For this exercise, copy out each line of the material below that includes "between".
____
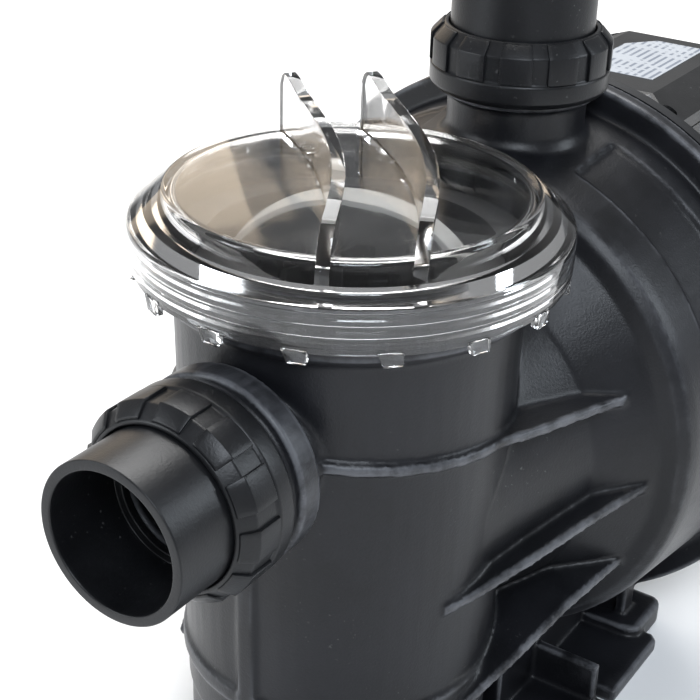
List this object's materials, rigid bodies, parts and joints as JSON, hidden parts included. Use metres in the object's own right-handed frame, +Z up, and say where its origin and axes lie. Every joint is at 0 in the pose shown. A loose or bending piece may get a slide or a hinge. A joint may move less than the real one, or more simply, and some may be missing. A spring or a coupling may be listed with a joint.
{
  "type": "pool pump",
  "caption": "Self-priming pool pump: strainer pot under a clear screw lid with two curved fins, threaded pipe unions on suction and discharge, round volute and fan-cooled motor.",
  "frame": {"origin": "centre of the bounding box on the ground plane", "axes": "+X along the shaft from the suction mouth towards the motor, +Z up along the discharge, +Y completes a right-handed frame"},
  "size_m": [0.6144, 0.322, 0.389],
  "materials": {
    "casing_plastic": "fine satin moulding",
    "clear_plastic": "clear polished polycarbonate",
    "seal_rubber": "matte",
    "basket_plastic": "satin",
    "union_plastic": "satin",
    "inner_plastic": "satin",
    "brass": "turned",
    "ceramic": "lapped",
    "carbon": "lapped",
    "steel": "stainless",
    "bracket_plastic": "satin",
    "motor_paint": "satin enamel",
    "lamination": "rolled sheet stack",
    "winding": "enamelled copper",
    "box_plastic": "satin",
    "can": "drawn",
    "label_film": "printed film"
  },
  "bodies": {
    "casing": {"pump_casing": "casing_plastic", "strainer_basket": "basket_plastic", "basket_handle": "basket_plastic", "suction_seal": "seal_rubber", "discharge_seal": "seal_rubber", "diffuser": "inner_plastic", "diffuser_seal": "seal_rubber", "seal_seat": "ceramic", "seal_plate": "bracket_plastic", "casing_seal": "seal_rubber", "flange_bolts": "steel", "flange_washers": "steel", "bracket_bolts": "steel", "front_end_shield": "motor_paint", "motor_shell": "motor_paint", "stator_core": "lamination", "stator_windings": "winding", "front_bearing_outer": "steel", "rear_bearing_outer": "steel", "wave_washer": "steel", "rear_end_shield": "motor_paint", "tie_rods": "steel", "fan_cover": "bracket_plastic", "fan_cover_screws": "steel", "terminal_box": "box_plastic", "terminal_gasket": "seal_rubber", "terminal_lid": "box_plastic", "terminal_screws": "steel", "terminal_block": "inner_plastic", "run_capacitor": "can", "gland_body": "box_plastic", "gland_seal": "seal_rubber", "gland_nut": "box_plastic", "rating_label": "label_film", "motor_foot": "bracket_plastic"},
    "rotor": {"impeller": "inner_plastic", "impeller_cap": "brass", "seal_head": "carbon", "seal_spring": "steel", "slinger": "seal_rubber", "rotor_core": "lamination", "motor_shaft": "steel", "front_bearing_inner": "steel", "rear_bearing_inner": "steel", "front_bearing_balls": "steel", "rear_bearing_balls": "steel", "cooling_fan": "bracket_plastic"},
    "lid_ring": {"lid_seal": "seal_rubber"},
    "lid": {"strainer_lid": "clear_plastic"},
    "suction_tail": {"suction_tailpiece": "union_plastic"},
    "suction_collar": {"suction_nut": "union_plastic"},
    "discharge_tail": {"discharge_tailpiece": "union_plastic"},
    "discharge_collar": {"discharge_nut": "union_plastic"},
    "pot_drain_ring": {"pot_drain_seal": "seal_rubber"},
    "pot_drain": {"pot_drain_plug": "union_plastic"},
    "volute_drain_ring": {"volute_drain_seal": "seal_rubber"},
    "volute_drain": {"volute_drain_plug": "union_plastic"}
  },
  "joints": [
    {"name": "motor_spin", "type": "hinge", "parent": "casing", "child": "rotor", "pos_m": [0.10885, 0, 0.164], "axis": [1, 0, 0], "continuous": true},
    {"name": "lid_lift", "type": "slide", "parent": "casing", "child": "lid_ring", "axis": [0, 0, 1], "range_m": [0, 0.0201]},
    {"name": "lid_turn", "type": "hinge", "parent": "lid_ring", "child": "lid", "pos_m": [-0.14115, 0, 0.282], "axis": [0, 0, 1], "range_deg": [0, 600]},
    {"name": "suction_union_lift", "type": "slide", "parent": "casing", "child": "suction_tail", "axis": [-1, 0, 0], "range_m": [0, 0.0161]},
    {"name": "suction_union_turn", "type": "hinge", "parent": "suction_tail", "child": "suction_collar", "pos_m": [-0.25115, 0, 0.218], "axis": [-1, 0, 0], "range_deg": [0, 1440]},
    {"name": "discharge_union_lift", "type": "slide", "parent": "casing", "child": "discharge_tail", "axis": [0, 0, 1], "range_m": [0, 0.0161]},
    {"name": "discharge_union_turn", "type": "hinge", "parent": "discharge_tail", "child": "discharge_collar", "pos_m": [0.01135, 0, 0.33], "axis": [0, 0, 1], "range_deg": [0, 1440]},
    {"name": "pot_drain_lift", "type": "slide", "parent": "casing", "child": "pot_drain_ring", "axis": [0, 1, 0], "range_m": [0, 0.0101]},
    {"name": "pot_drain_turn", "type": "hinge", "parent": "pot_drain_ring", "child": "pot_drain", "pos_m": [-0.14115, 0.09, 0.078], "axis": [0, 1, 0], "range_deg": [0, 1800]},
    {"name": "volute_drain_lift", "type": "slide", "parent": "casing", "child": "volute_drain_ring", "axis": [0, 0.8192, -0.5736], "range_m": [0, 0.0101]},
    {"name": "volute_drain_turn", "type": "hinge", "parent": "volute_drain_ring", "child": "volute_drain", "pos_m": [-0.00115, 0, 0.164], "axis": [0, 0.8192, -0.5736], "range_deg": [0, 1800]}
  ],
  "couplings": [
    {"joint": "lid_lift", "follows": "lid_turn", "m_per_rad": 0.0019099},
    {"joint": "suction_union_lift", "follows": "suction_union_turn", "m_per_rad": 0.00063662},
    {"joint": "discharge_union_lift", "follows": "discharge_union_turn", "m_per_rad": 0.00063662},
    {"joint": "pot_drain_lift", "follows": "pot_drain_turn", "m_per_rad": 0.00031831},
    {"joint": "volute_drain_lift", "follows": "volute_drain_turn", "m_per_rad": 0.00031831}
  ]
}
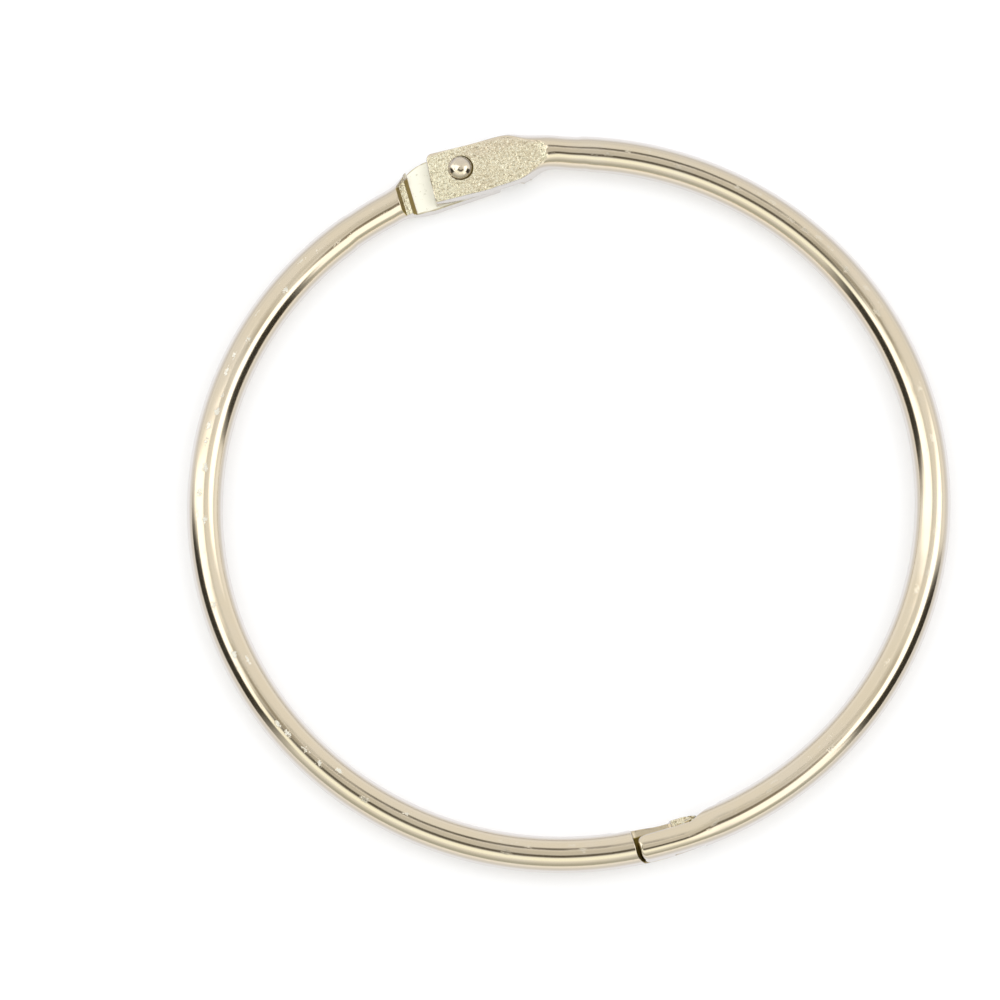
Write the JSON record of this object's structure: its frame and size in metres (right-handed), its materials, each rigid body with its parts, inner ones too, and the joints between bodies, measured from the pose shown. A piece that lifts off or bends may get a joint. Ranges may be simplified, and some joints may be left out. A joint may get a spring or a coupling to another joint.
{
  "type": "binder ring",
  "caption": "Round steel binder ring that opens on a riveted hinge and closes with a stepped hook latch; holds loose punched sheets.",
  "frame": {"origin": "midway between the rivet's axis and the wire's middle line at the latch, on the mating plane of the hinge lugs and of the latch", "axes": "+Z through the ring, towards the side of the upper lug and the upper latch tongue; +Y from the latch to the hinge; +X towards the half ring that opens"},
  "size_m": [0.0765, 0.0762, 0.004],
  "materials": {
    "nickel_wire": "nickel plated steel, polished round wire with a warm tint, rough coined faces on the lug",
    "nickel_rivet": "nickel plated steel, smooth polished domes"
  },
  "bodies": {
    "left_half": {"left_half_ring": "nickel_wire", "hinge_rivet": "nickel_rivet"},
    "right_half": {"right_half_ring": "nickel_wire"}
  },
  "joints": [
    {"name": "hinge", "type": "hinge", "parent": "left_half", "child": "right_half", "pos_m": [0, 0.036, 0], "axis": [0, 0, 1], "range_deg": [0, 140]}
  ]
}
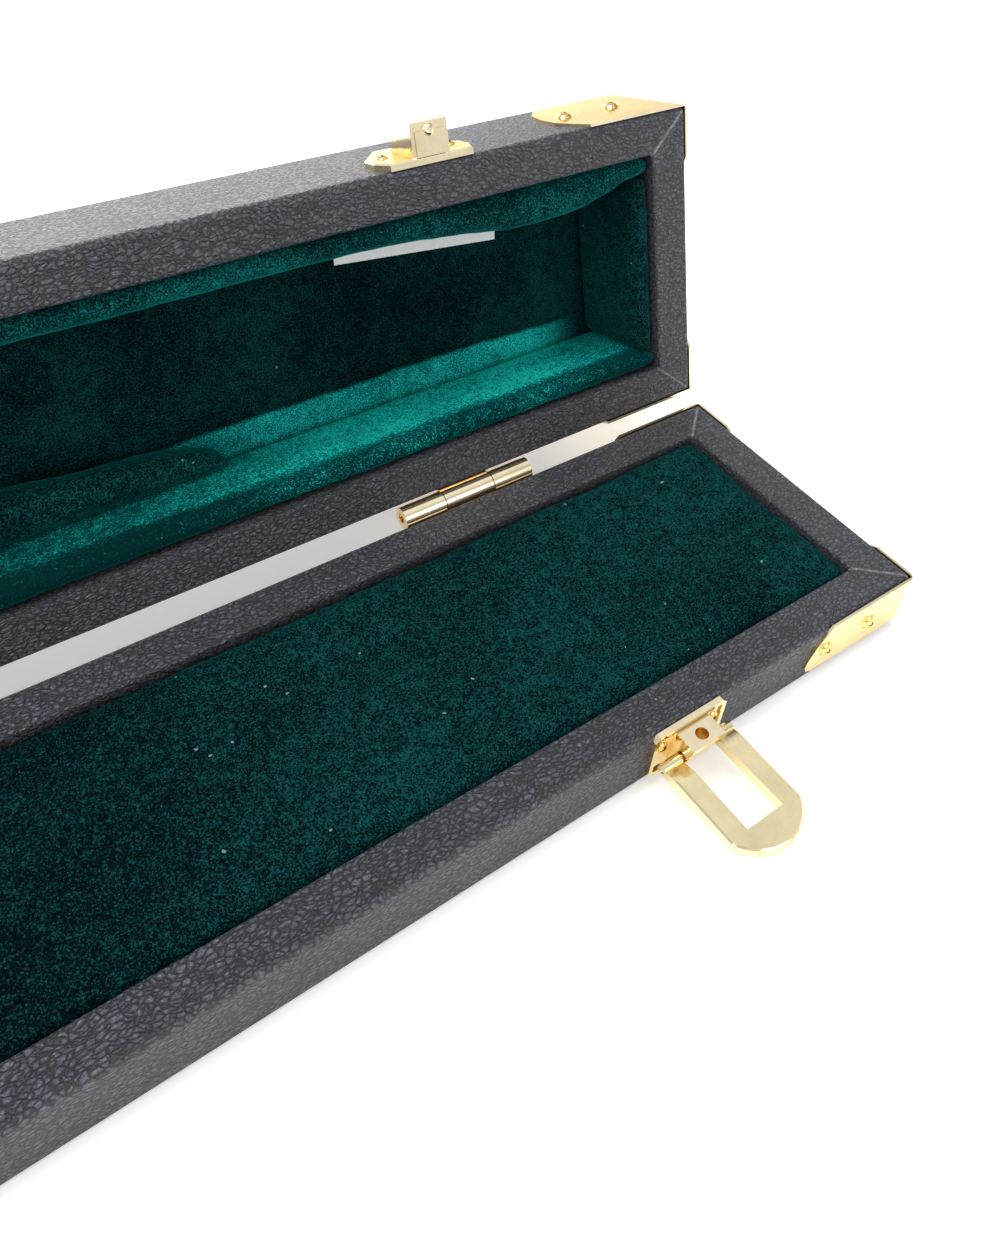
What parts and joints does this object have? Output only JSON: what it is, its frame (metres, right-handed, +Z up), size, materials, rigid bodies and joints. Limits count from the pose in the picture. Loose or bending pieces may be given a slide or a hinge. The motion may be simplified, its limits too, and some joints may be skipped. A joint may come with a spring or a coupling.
{
  "type": "double bass bow case",
  "caption": "Long slim hinged case, leatherette outside and velvet inside, with draw latches, corner brackets and a carrying handle, shown open.",
  "frame": {"origin": "centre of the lid's underside, on the floor", "axes": "+X along the case towards its right-hand end seen from the latch side, +Y from the latches to the hinges, +Z up"},
  "size_m": [0.8268, 0.2229, 0.1384],
  "materials": {
    "lid_wood": "raw",
    "tray_plywood": "raw",
    "pad_board": "raw",
    "leatherette": "pebble grain, semi-matt",
    "velvet": "velvet pile",
    "foam": "open cell",
    "paper": "matt",
    "brass_plate": "polished",
    "brass_screw": "polished",
    "handle_leather": "smooth"
  },
  "bodies": {
    "lid": {"lid_panel": "lid_wood", "lid_rail_front": "lid_wood", "lid_rail_back": "lid_wood", "lid_rail_ends": "lid_wood", "lid_pad_board": "pad_board", "lid_cover": "leatherette", "lid_pad": "velvet", "lid_bracket_fr": "brass_plate", "lid_bracket_fl": "brass_plate", "lid_bracket_br": "brass_plate", "lid_bracket_bl": "brass_plate", "hinge_lid_leaf_r": "brass_plate", "hinge_lid_leaf_l": "brass_plate", "hinge_pins": "brass_plate", "latch_plate_r": "brass_plate", "latch_plate_l": "brass_plate", "latch_block_r": "brass_plate", "latch_block_l": "brass_plate", "latch_pins": "brass_plate", "lid_bracket_screws": "brass_screw", "hinge_lid_screws": "brass_screw", "latch_screws": "brass_screw"},
    "tray": {"base_panel": "tray_plywood", "base_wall_front": "tray_plywood", "base_wall_back": "tray_plywood", "base_wall_ends": "tray_plywood", "base_rim_strips": "tray_plywood", "base_cover": "leatherette", "base_floor_pad": "velvet", "base_lining_front": "velvet", "base_lining_back": "velvet", "base_lining_ends": "velvet", "base_bow_rest": "velvet", "base_side_foam": "foam", "base_label": "paper", "base_bracket_fr": "brass_plate", "base_bracket_fl": "brass_plate", "base_bracket_br": "brass_plate", "base_bracket_bl": "brass_plate", "hinge_base_leaf_r": "brass_plate", "hinge_base_leaf_l": "brass_plate", "keeper_r": "brass_plate", "keeper_l": "brass_plate", "handle_mount_r": "brass_plate", "handle_mount_l": "brass_plate", "handle_pins": "brass_plate", "base_bracket_screws": "brass_screw", "hinge_base_screws": "brass_screw", "keeper_screws": "brass_screw", "handle_screws": "brass_screw"},
    "lever_right": {"latch_lever_r": "brass_plate"},
    "lever_left": {"latch_lever_l": "brass_plate"},
    "handle": {"handle_grip": "handle_leather"}
  },
  "joints": [
    {"name": "case_hinge", "type": "hinge", "parent": "lid", "child": "tray", "pos_m": [0, 0.0565, 0.0226], "axis": [1, 0, 0], "range_deg": [0, 105.9]},
    {"name": "latch_right_pivot", "type": "hinge", "parent": "lid", "child": "lever_right", "pos_m": [0.3135, -0.0581, 0.013], "axis": [-1, 0, 0], "range_deg": [0, 89]},
    {"name": "latch_left_pivot", "type": "hinge", "parent": "lid", "child": "lever_left", "pos_m": [-0.3135, -0.0581, 0.013], "axis": [-1, 0, 0], "range_deg": [0, 89]},
    {"name": "handle_pivot", "type": "hinge", "parent": "tray", "child": "handle", "pos_m": [0, 0.10707, 0.12726], "axis": [1, 0, 0], "range_deg": [0, 150]}
  ]
}
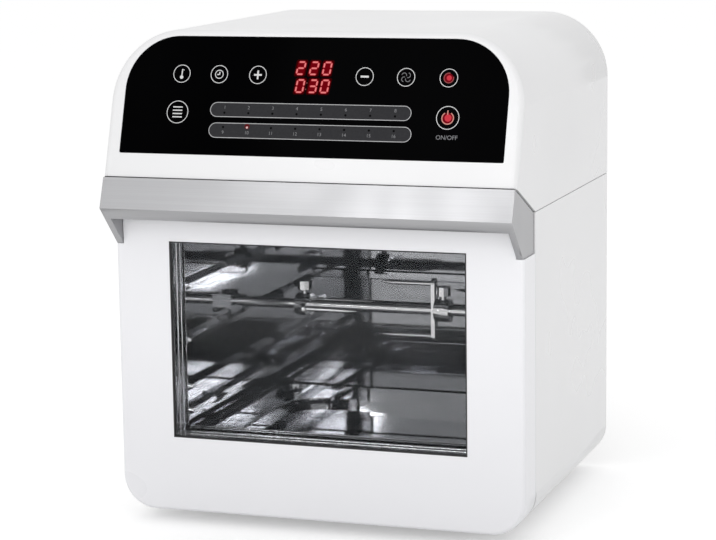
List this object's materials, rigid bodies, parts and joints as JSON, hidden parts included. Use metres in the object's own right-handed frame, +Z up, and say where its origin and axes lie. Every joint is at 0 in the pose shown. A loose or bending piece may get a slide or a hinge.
____
*Finished task*
Write the JSON record of this object's structure: its frame and size in metres (right-handed), its materials, each rigid body with its parts, inner ones too, and the joints between bodies, measured from the pose shown. A piece that lifts off or bends may get a joint. Ranges may be simplified, and some joints may be left out. A joint may get a spring or a coupling to another joint.
  "frame": {"origin": "midway between the rivet's axis and the wire's middle line at the latch, on the mating plane of the hinge lugs and of the latch", "axes": "+Z through the ring, towards the side of the upper lug and the upper latch tongue; +Y from the latch to the hinge; +X towards the half ring that opens"},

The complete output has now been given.